When the Huntington Theatre Company tapped Roslindale milliner Denise Wallace-Spriggs, 52, to help build costumes for a production of The Jungle Book, she was thrilled. Unlike previous productions of Rudyard Kipling’s classic tale, the show, directed by Tony Award winner Mary Zimmerman, would draw on both the Disney animated film and the Indian cultures that inspired Kipling. Wallace-Spriggs’s task, then, was to design and build some 20 turbans. Each one had to echo traditional Indian haberdashery, while also creating a sense of the character who wore it.
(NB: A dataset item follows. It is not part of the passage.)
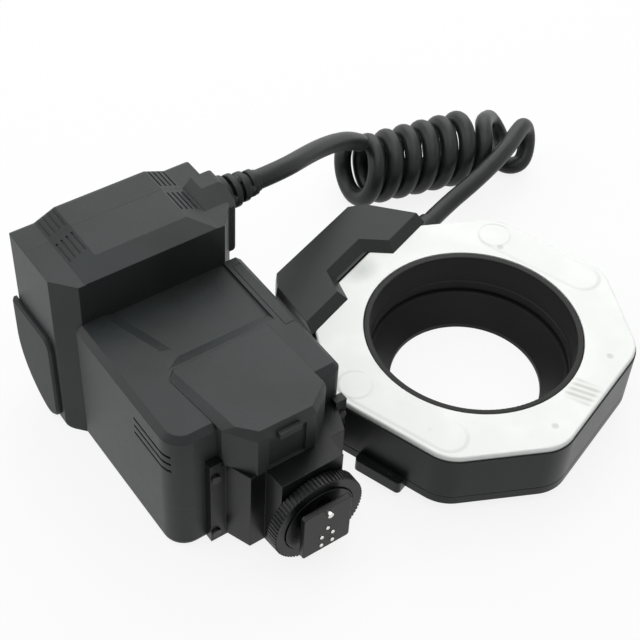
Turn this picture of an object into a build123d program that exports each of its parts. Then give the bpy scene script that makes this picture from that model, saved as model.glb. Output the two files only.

Here, Wallace-Spriggs gives us a sneak peek at a few of the show’s memorable designs.

Top to bottom:

Bagheera the Panther
“The panther has a suggestion of eyes in these golden jewels on his turban. The shape of the turban is supposed to echo the shape of a large cat’s head.”

Shere Khan the Tiger
“Shere Khan is the bad guy of the show. Mara Blumenfeld, our designer, wanted to show the idea of a tiger without being
too literal. Mara based her design on a man she saw in India wearing a similar turban, who was from an Indian army regiment and played the bagpipe.”

Baloo the Bear
“With Baloo we had to give the idea that he’s a bear, and that he has a particular kind of loose, laid-back personality. His turban is wrapped in a very gauzy cheesecloth and then he has fuzzy bear ears, because you sort of need bear ears when you’re talking bears.”